Infections, vitamin deficiencies, thyroid, etc., can also cause or increase the risk of dementia. Moreover, older adults with dementia may develop conditions such as hearing problems, weak eyesight, paralysis, loss of bowel and bladder control, malnutrition, osteoporosis, anxiety, agitation, etc. All these health issues make the elderly vulnerable to mistreatment and a poor standard of living.
Early intervention and treatment can slow its progress, but a full cure hasn’t been developed yet. Dementia is a chronic progressive condition that worsens with time. Hence, medications are only able to reduce the speed of cell degeneration and cannot prevent or cure it.
Moreover, older adults who have other health conditions often face a conflict of medicines. A medicine that can help with osteoporosis may cause disturbing gastric issues. Similarly, most medicines will make one condition better but affect the other condition negatively.
Now, the question is what can be done for these individuals, who have been robbed of a high quality of life, to make them live their remaining life with as much comfort and respect as possible; and how can they get the best treatment possible? A more pertinent question that needs to be answered first is how to prevent or reduce the percentage of people being affected by dementia every year?
Although research on dementia is progressing, an exact cause of the condition and how to prevent it has not yet been unearthed.
Nevertheless, early identification is necessary so as to maximize the impact of medicines. However, mostly people come or are brought to physicians when the condition has advanced significantly.
The first step to identifying dementia is awareness. People should know its symptoms so diagnoses isn’t delayed. Additionally, if you or a loved one is having memory or cognitive problems, take the sage test’s online version Brain Test for an assessment.
The test results can be analyzed by a physician who can then guide you on whether or not further tests are required.
Other things that can be done by physicians to reduce the cases of dementia are;
- Physicians should be careful with blood pressure patients and give them medicines that reduce the chances of strokes and heart attacks.
- Instead of only relying on medicines, physicians should provide behavioral approaches to treat symptoms of dementia. For instance, instead of prescribing sedating medicines to keep patient’s agitation at bay, physicians should emphasize on meditation or a simple hobby to calm down their patient’s increasing frustration.
- Ensure levels of calcium, vitamin D, and vitamin B12 are at optimum levels and give medications if necessary to prevent deficiencies.
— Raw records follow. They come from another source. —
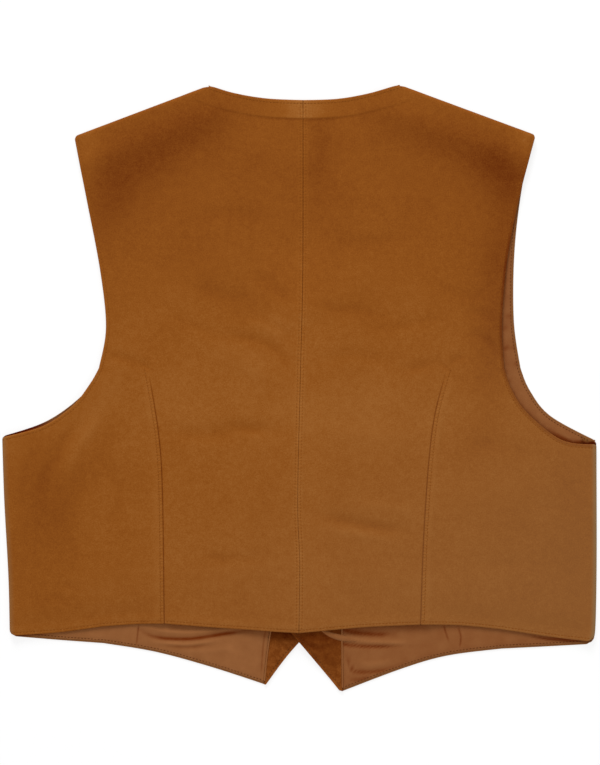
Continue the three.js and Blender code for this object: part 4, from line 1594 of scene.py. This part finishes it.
        # Painted shade in the middle seam's and the dart's gullies and below the neck band's edge.
        seam = np.maximum.reduce([
            (0.30 + 0.45 * smoothstep(y, -120, 120)) * bell(reach["seam"], 0.38),
            bell(reach["dart"], 0.42) * shown,
            0.35 * bell(reach["neck"] - NECK_BAND - 0.6, 0.9) * bell(x, 60),
        ])
        pucker = np.maximum(0.6 * bell(reach["seam"] - 2.0, 1.6), bell(reach["dart"] - 2.2, 1.6) * outer)
        side_rim = falloff(reach["side"], 2.5, 8.0) * (y < YOKE_Y)
        return {
            "tone_and_painted_light": tone_and_painted_light,
            "seam": seam,
            "pucker": pucker,
            "rub": falloff(net.from_edge, 0.3, 1.7),
            # A greyer painted sheen towards the lower right and on the side rims.
            "painted_sheen": 0.25 * smoothstep(0.8 * x - y, -20, 430) + self.rim_painted_sheen * side_rim,
        }

    def stitch_paths(self) -> list[np.ndarray]:
        """Gives the rows of stitches on the back's outer face."""
        sign = self.side.sign
        rows = [
            (beside(self.seam, -sign * SEAM_STITCH, (4.5, 3.0)), -0.06),
            (beside(self.laid["dart"].fine, -sign * DART_STITCH, (4.5, 1.0)), 0.0),
            (beside(self.hem, sign * HEM_STITCH, (1.5, 3.0)), 0.04),
            (beside(self.armhole, sign * ARMHOLE_STITCH, (3.0, 3.0)), 0.04),
            (beside(self.laid["neck"].fine, -sign * ARMHOLE_STITCH, (1.5, 3.0)), 0.04),
        ]
        return [height_over(self.surface, row, lift) for row, lift in rows]

    def build(self, finishes: Finishes, sewing: Sewing) -> list[bpy.types.Object]:
        """Builds the panel and its stitches.

        Args:
            finishes: The vest's materials.
            sewing: The stitch trees.

        Returns:
            The panel and its stitches.
        """
        net = Net(self.patches())
        flat = net.places
        outside = self.surface(flat)
        normals = net.normals(outside)
        turned_edges = [self.hem, self.armhole, self.laid["neck"].fine]
        from_turned = np.minimum.reduce([distance_to(line, flat) for line in turned_edges])
        thickness = LEATHER + TURNED * falloff(from_turned, TURN_DEPTH - 2, TURN_DEPTH)
        drawn = rounding(net.from_edge, thickness)[:, None]
        upper = outside - normals * drawn
        lower = outside - normals * (thickness[:, None] - drawn)
        name = f"suede_back_{self.side.value}"
        panel = closed_sheet(name, upper, lower, net, self.shades(flat, net))
        panel.data.materials.append(finishes.suede)
        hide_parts(f"back_{self.side.value}")
        settle(panel)
        stitches = sewing.rows(
            f"stitches_back_{self.side.value}", self.stitch_paths(), finishes.thread, "suede"
        )
        return [panel, stitches]


class Layer(Enum):
    """A layer of a front, with the name of the solid that it stands for."""

    SHELL = "front"
    FACED = "facing"
    LINED = "lining"


FRONT_STEPS = (0.12, 0.35, 0.7, 1.15, 1.6, 2.1, 2.7, 3.2, 3.8, 4.6, 5.6)
LINING_MARGIN = 1.7  # from the leather's edge to the lining's
FOLD_MARGIN = 8.6  # from a folded seam to the lining's edge
LINING_SEAMS = {Side.LEFT: ((107.5, 113.5),), Side.RIGHT: ((89.0, 95.5), (100.5, 106.0))}


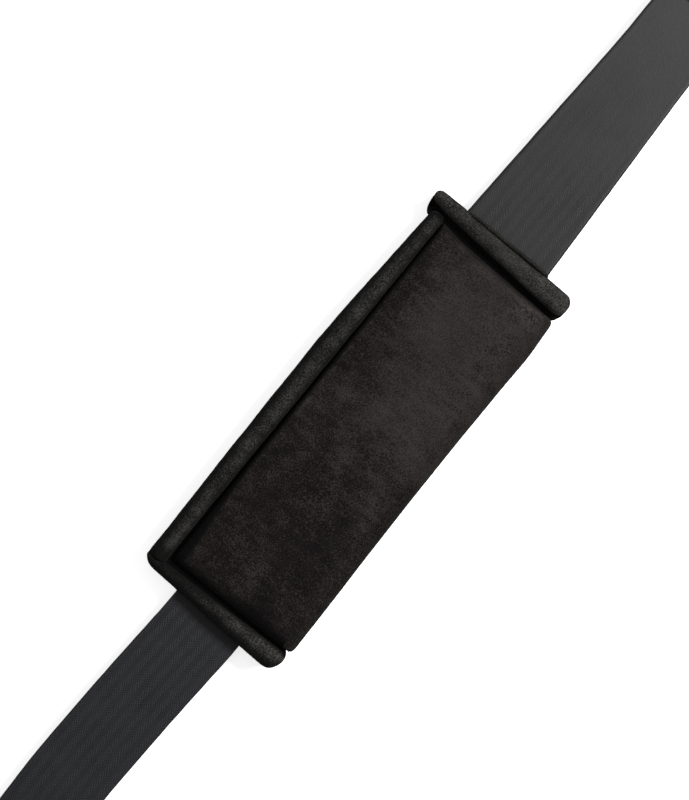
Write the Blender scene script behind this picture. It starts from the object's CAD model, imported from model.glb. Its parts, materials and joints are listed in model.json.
import json
import math

import bmesh
import bpy
import numpy as np
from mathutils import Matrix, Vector, noise


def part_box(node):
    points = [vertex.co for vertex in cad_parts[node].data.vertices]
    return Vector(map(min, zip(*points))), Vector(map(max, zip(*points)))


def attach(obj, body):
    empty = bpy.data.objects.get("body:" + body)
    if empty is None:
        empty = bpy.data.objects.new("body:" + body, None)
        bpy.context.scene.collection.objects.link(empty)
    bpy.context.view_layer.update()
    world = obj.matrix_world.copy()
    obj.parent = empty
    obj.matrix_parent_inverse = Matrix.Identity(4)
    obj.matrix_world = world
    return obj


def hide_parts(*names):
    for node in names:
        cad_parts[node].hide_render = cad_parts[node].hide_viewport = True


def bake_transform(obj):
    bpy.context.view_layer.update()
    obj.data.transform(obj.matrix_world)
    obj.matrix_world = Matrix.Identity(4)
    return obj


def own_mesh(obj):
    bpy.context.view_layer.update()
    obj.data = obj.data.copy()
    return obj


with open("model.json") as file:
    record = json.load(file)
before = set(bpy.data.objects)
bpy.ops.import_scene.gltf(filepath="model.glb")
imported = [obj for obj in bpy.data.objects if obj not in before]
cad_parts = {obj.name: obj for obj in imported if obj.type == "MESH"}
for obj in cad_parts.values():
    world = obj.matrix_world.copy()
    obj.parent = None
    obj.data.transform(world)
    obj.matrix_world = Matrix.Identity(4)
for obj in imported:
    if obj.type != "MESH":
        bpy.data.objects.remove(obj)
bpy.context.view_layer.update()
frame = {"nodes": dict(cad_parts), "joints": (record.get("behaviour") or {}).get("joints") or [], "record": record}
NODES = frame["nodes"]
JOINTS = {j["name"]: j for j in frame["joints"]}
MM = 0.001

# ---- Camera and light -----------------------------------------------------------------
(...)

- Design a diet rich in brain sharpening foods such as berries, avocado, nuts, fish, etc. should be taken.
- Monitor patient’s diabetes.
- Keep a check on how one medication may affect/ aggravate another condition that a patient may have.
The good news is that people who opt for a healthy lifestyle, switch from junk food to healthy brain sharpening foods and exercise regularly experience a decrease in dementia risks. Hence, it shows that dementia may be prevented to some extent with lifestyle change.